>> Start Information provided

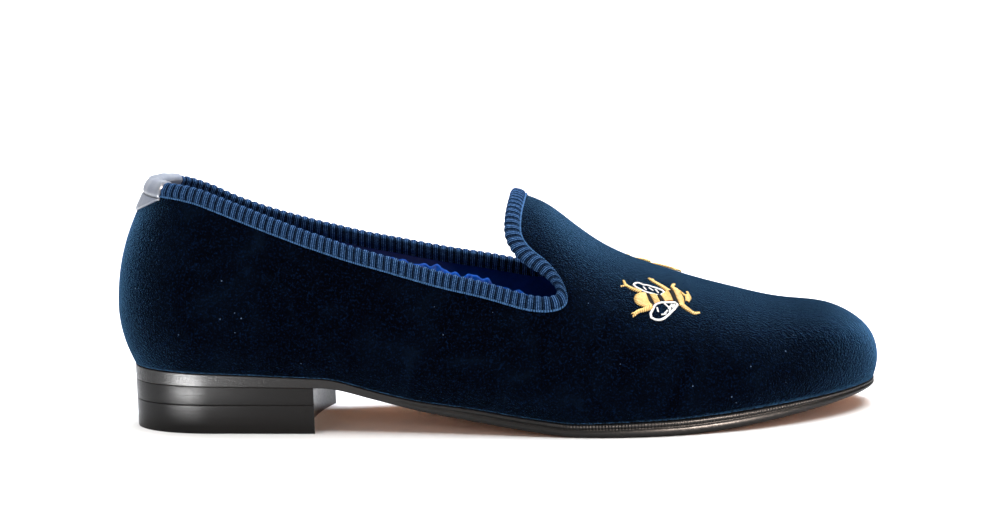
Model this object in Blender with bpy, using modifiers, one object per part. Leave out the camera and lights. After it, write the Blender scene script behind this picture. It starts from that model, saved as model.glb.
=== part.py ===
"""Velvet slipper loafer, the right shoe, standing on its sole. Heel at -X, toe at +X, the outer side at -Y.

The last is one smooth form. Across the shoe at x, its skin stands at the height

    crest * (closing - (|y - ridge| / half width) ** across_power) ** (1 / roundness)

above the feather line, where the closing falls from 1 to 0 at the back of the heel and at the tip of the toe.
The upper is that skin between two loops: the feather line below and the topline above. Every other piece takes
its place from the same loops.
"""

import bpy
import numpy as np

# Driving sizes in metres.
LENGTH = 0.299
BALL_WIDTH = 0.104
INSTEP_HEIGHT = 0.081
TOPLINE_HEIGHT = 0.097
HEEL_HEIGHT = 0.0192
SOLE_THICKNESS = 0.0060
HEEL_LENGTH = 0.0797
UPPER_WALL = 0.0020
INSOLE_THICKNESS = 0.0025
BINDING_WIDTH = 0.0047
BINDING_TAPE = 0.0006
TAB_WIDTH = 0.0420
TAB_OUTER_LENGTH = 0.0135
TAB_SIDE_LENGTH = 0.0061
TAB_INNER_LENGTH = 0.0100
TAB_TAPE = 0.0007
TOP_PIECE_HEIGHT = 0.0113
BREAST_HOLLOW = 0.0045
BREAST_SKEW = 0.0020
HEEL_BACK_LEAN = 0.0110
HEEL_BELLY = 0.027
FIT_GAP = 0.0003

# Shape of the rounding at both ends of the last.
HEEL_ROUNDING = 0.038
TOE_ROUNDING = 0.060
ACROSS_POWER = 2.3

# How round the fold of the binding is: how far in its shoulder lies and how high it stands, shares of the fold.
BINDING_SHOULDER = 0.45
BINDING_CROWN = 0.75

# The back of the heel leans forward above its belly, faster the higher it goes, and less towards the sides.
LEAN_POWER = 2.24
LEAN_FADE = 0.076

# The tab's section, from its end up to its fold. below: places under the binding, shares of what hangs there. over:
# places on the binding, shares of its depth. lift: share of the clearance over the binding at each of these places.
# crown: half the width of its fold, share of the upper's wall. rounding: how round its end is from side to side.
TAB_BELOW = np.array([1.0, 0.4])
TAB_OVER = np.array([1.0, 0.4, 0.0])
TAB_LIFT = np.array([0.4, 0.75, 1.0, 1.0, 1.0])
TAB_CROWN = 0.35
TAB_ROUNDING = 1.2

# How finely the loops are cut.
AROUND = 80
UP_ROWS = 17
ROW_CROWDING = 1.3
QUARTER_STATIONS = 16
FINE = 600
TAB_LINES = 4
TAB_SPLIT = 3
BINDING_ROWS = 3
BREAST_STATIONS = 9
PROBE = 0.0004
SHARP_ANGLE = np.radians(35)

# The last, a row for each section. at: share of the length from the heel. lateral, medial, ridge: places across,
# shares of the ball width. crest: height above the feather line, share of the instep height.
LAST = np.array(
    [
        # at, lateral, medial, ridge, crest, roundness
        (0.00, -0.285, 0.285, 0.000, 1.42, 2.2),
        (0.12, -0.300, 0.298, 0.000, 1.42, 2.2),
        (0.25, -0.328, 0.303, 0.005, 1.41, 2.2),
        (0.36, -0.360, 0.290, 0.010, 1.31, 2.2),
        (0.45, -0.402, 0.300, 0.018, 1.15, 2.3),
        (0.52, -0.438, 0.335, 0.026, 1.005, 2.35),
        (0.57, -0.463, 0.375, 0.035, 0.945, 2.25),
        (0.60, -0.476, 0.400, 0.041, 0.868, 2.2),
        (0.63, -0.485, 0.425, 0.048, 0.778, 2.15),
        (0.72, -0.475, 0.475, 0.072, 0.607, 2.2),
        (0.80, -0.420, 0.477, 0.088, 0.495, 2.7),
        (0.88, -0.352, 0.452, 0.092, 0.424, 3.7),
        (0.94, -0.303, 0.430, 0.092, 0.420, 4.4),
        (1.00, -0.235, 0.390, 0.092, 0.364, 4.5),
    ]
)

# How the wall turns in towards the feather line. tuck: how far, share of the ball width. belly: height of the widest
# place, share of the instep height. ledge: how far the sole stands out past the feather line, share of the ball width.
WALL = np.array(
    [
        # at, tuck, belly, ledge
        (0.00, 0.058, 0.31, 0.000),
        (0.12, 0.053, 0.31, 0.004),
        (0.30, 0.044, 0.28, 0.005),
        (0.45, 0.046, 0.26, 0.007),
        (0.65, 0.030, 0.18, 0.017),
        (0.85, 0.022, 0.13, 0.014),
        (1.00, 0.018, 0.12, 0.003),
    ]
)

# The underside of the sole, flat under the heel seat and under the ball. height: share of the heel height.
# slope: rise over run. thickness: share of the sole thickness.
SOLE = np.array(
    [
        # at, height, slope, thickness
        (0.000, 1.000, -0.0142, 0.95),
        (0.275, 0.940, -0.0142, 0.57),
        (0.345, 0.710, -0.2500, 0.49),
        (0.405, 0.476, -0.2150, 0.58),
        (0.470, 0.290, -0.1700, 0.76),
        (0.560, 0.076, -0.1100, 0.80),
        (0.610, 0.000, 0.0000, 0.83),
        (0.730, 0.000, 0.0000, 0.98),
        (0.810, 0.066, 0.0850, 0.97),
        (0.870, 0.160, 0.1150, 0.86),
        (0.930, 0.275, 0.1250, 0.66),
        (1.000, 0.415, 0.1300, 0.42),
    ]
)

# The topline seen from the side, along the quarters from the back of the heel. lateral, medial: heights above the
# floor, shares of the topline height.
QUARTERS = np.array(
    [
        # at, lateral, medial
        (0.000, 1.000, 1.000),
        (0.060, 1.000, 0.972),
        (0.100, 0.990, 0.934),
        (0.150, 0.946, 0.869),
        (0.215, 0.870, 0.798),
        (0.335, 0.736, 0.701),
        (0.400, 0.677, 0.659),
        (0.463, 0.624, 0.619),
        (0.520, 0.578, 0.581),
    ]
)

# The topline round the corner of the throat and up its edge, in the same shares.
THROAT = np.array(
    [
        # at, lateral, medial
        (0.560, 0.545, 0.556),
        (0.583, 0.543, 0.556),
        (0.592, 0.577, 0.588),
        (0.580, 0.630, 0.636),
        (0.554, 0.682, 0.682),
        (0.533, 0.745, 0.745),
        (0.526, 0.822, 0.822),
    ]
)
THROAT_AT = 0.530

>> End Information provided

Job —
The lines from the top of the data above down to the line containing "import numpy as np" are to be copied exactly; no other line should appear.

Answer to this problem —
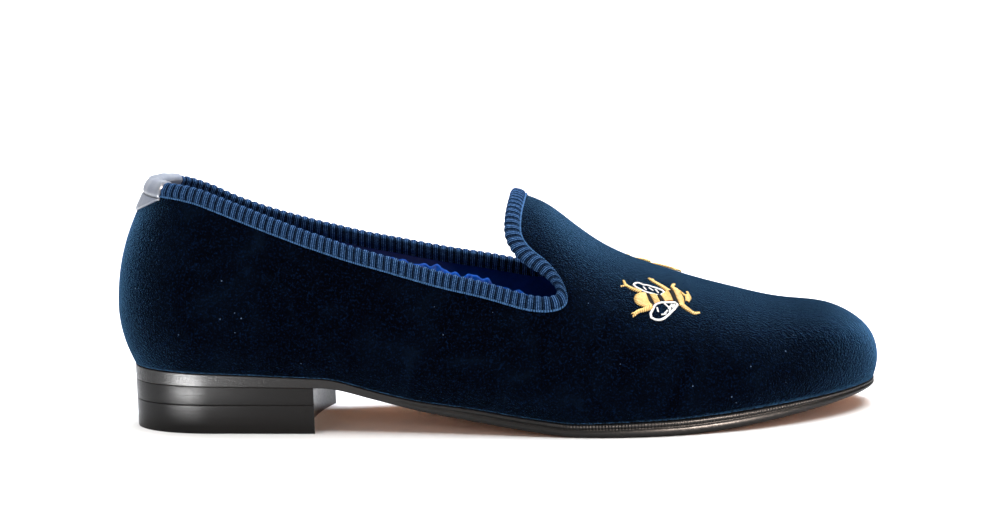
Model this object in Blender with bpy, using modifiers, one object per part. Leave out the camera and lights. After it, write the Blender scene script behind this picture. It starts from that model, saved as model.glb.
=== part.py ===
"""Velvet slipper loafer, the right shoe, standing on its sole. Heel at -X, toe at +X, the outer side at -Y.

The last is one smooth form. Across the shoe at x, its skin stands at the height

    crest * (closing - (|y - ridge| / half width) ** across_power) ** (1 / roundness)

above the feather line, where the closing falls from 1 to 0 at the back of the heel and at the tip of the toe.
The upper is that skin between two loops: the feather line below and the topline above. Every other piece takes
its place from the same loops.
"""

import bpy
import numpy as np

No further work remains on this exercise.